In this installment, Chris travels to Texas to visit with Keith Carter, a fine art photographer and teacher, and has a conversation with Keith about his work, outlook on art and photography, and suggestion that photographers commit at least two years to a personal project.
The course continues with a pair of portrait shoots. Keith photographs Chris and describes his process and creative decisions along the way. Then the cameras are swapped and Chris creates a portrait of Keith.
Finally, Chris reviews the photography he took, and discusses the gear he used and the lessons he learned while visiting with and photographing Keith.
Keith Carter: When I was 24, I felt like I had learned as much as I could learn from the people in the camera stores around here, and the books I was reading. I had read Ansel Adams' series three times, and I still didn't understand half that stuff, but I was trying to learn to print from books, and there wasn't much being shown even in Houston in those days. Nothing in my area. So I wrote The Museum of Modern Art, and I told them I was a serous scholar of photography, and could I come visit their collection? Chris Orwig: It's always interesting to hear about other people's photographic journey. How did they get to where they are today? And as Keith shared a little bit about his, I love the part about him selling everything and using all that money to travel to New York.

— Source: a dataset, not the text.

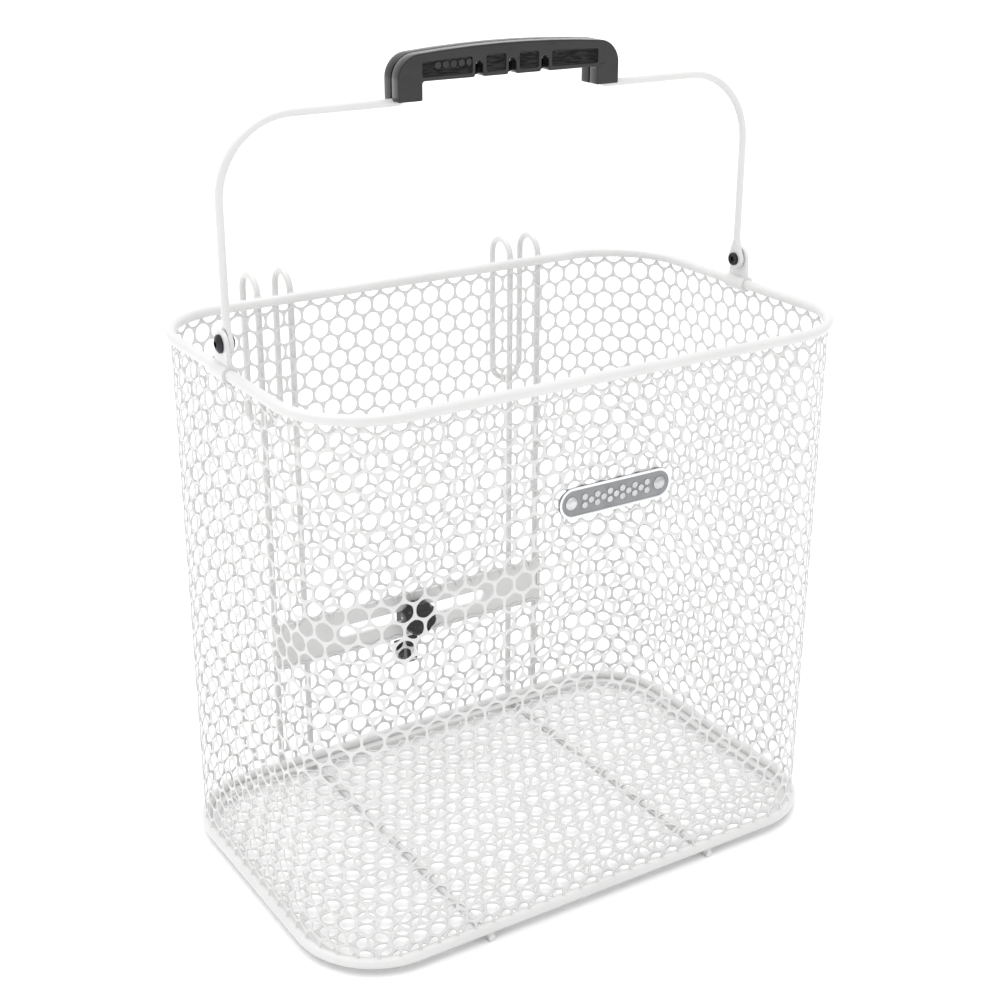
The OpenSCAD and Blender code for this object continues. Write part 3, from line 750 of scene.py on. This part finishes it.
class PANNIER_OT_welds(bpy.types.Operator):
    """Build the weld beads where wires cross the rim, the ring and the plate"""

    bl_idname = "pannier.welds"
    bl_label = "Build welds"

    def execute(self, context):
        sizes = context.scene.pannier_welds
        spots = []
        wire_r = (RING_Z - WIRE_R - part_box("left_rack_hook")[0].z) / 2
        hook_x = abs(middle("right_rack_hook")[0])
        spacing = extent("right_rack_hook")[0] / 2 - wire_r
        seam_y = HALF_D + WIRE_R
        plate_low, plate_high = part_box("clamp_plate")
        flat = (sizes.spread, sizes.swell, sizes.spread)
        for side in (-1, 1):
            inner = side * (hook_x - spacing)
            outer = side * (hook_x + spacing)
            for x in (inner, outer):
                spots.append(((x, seam_y, RIM_Z), flat))
                spots.append(((x, seam_y, RING_Z), flat))
                for z in (plate_low.z + 1.5 * MM, plate_high.z - 1.5 * MM):
                    spots.append(((x, plate_high.y + 0.2 * MM, z), (sizes.spread, 0.7 * MM, 2.4 * MM)))
            for y in (-HALF_D, HALF_D):
                spots.append(((inner, y, RING_Z - WIRE_R), (sizes.spread, sizes.swell * 2.5, sizes.swell)))
        points, faces = [], []
        rows, columns = 9, 16
        polar = np.linspace(0, math.pi, rows)[1:-1, None]
        turn = np.linspace(0, 2 * math.pi, columns, endpoint=False)[None, :]
        ball = np.sin(polar) * np.cos(turn), np.sin(polar) * np.sin(turn), np.cos(polar)
        unit = np.stack(np.broadcast_arrays(*ball), axis=-1)
        unit = np.concatenate([[[0, 0, 1]], unit.reshape(-1, 3), [[0, 0, -1]]])
        quads = grid_quads(rows - 2, columns) + 1
        last = len(unit) - 1
        around = np.arange(columns)
        top = np.stack([np.zeros(columns, int), 1 + around, 1 + (around + 1) % columns], axis=1)
        base = last - columns
        under = np.stack([np.full(columns, last), base + (around + 1) % columns, base + around], axis=1)
        for k, (place, reach) in enumerate(spots):
            points.append(unit * np.array(reach) + np.array(place))
            for group in (quads, top, under):
                faces += (group + k * len(unit)).tolist()
        piece = new_piece("weld_beads", np.concatenate(points), faces, "basket", "coated_wire")
        finish_mesh(piece, 80)
        return {"FINISHED"}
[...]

What I love about that is that he said at one point, I learned as much as I could, and then he made that next step, or he took that next step. I think what's profound isn't that he went to New York, but it's that he had that moment, and the moment for me was when he said that he learned as much as he could. For all of us, we reach those moments. We learn. We grow. Perhaps we work in a certain scenario, but then we have to almost admit that we need to somehow do something else to learn more.
It takes a lot to admit that, because a lot of times you become, let's say, an accomplished photographer and maybe you are and you can rest upon all of your accomplishments. Well, you have to get over that. You have to say well, what else can I do to get better? Or maybe you are just starting out, and it's a little bit embarrassing to say, well, I've learned as much as I can here. What else can I do? And a lot of times I think that means going to that workshop, watching the video, reading the book, or perhaps traveling somewhere to learn more about photography; in other words, to get good at art, to get good at photography, it requires a journey. And that journey requires in a sense that honesty, almost the humility to admit that and then embrace it and really go for it.